The issue described in the <issue> section is a typo in the description, specifically in the section named "What is the task trying to measure?" where "DialyDialog" should be corrected to "DailyDialog". The agent was provided with a hint indicating a typographical error in the documentation of a markdown file.

Now, evaluating the agent's response:

1. **m1** (Precise Contextual Evidence):
    - The agent did not accurately identify the specific issue mentioned in the context, which is the typo in the "README.md" file pertaining to "DialyDialog" instead of "DailyDialog". The agent mentioned about looking for typographical errors in the README.md file, but did not specifically point out the location of the typo. Hence, the agent only provided a general description without specifically pointing out where the issue occurs. **Rating: 0.2**

2. **m2** (Detailed Issue Analysis):
    - The agent did not provide a detailed analysis of how the typo could impact the overall task or dataset.
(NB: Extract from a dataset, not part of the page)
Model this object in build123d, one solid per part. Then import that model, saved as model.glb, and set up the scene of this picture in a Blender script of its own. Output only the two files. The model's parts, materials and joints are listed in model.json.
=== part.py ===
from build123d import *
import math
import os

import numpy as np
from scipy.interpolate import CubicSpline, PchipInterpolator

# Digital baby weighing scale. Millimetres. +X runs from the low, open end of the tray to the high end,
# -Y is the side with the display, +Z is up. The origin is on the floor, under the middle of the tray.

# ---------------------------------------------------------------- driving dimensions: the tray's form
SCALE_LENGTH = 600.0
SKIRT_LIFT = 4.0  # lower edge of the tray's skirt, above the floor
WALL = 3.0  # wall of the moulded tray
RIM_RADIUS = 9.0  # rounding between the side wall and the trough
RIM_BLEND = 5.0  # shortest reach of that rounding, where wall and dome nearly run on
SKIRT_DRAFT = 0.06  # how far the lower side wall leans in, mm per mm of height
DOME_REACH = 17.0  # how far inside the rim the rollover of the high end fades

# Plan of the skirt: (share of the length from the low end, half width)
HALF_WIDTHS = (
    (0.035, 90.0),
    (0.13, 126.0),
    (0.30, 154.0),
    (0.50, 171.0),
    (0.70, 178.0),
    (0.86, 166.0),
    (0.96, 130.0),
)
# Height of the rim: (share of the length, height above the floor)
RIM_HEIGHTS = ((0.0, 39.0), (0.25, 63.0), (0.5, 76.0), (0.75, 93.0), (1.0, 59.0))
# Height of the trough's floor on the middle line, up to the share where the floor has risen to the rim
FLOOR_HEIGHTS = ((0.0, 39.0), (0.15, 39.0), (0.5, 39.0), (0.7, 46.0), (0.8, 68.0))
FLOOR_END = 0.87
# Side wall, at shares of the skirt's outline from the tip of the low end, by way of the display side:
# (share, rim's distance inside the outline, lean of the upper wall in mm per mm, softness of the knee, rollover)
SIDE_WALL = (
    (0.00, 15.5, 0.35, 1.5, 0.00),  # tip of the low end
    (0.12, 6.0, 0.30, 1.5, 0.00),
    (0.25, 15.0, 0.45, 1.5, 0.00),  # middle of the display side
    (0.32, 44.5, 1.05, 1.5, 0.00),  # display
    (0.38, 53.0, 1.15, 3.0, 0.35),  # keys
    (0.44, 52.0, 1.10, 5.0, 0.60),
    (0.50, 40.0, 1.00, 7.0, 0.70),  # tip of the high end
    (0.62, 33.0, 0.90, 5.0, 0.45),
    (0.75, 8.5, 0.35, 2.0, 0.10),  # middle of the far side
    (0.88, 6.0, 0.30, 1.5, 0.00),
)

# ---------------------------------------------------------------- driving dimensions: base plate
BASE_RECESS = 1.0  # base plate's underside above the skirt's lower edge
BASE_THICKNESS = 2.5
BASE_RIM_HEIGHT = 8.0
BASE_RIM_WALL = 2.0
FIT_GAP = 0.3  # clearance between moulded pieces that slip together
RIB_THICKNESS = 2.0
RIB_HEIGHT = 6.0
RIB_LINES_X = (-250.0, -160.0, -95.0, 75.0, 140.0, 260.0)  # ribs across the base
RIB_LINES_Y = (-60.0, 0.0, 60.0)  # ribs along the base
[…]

The response mainly focused on general instructions to review the README.md file for typographical errors without delving into the implications of this specific typo. **Rating: 0.1**

3. **m3** (Relevance of Reasoning):
    - The reasoning provided by the agent was generic and did not directly relate to the specific issue mentioned. There was a lack of direct application of logical reasoning to the typo in the description. **Rating: 0.1**

Considering the ratings for each metric based on the agent's response:

- m1: 0.2
- m2: 0.1
- m3: 0.1

Calculating the overall score:
- 0.2 * 0.8 (weight of m1) = 0.16
- 0.1 * 0.15 (weight of m2) = 0.015
- 0.1 * 0.05 (weight of m3) = 0.005

Total score = 0.16 + 0.015 + 0.005 = 0.18

Based on the evaluation, the agent's response falls under the **"failed"** category as the total score is below 0.45. The agent failed to effectively address the issue of the typo in the description as stated in the provided context.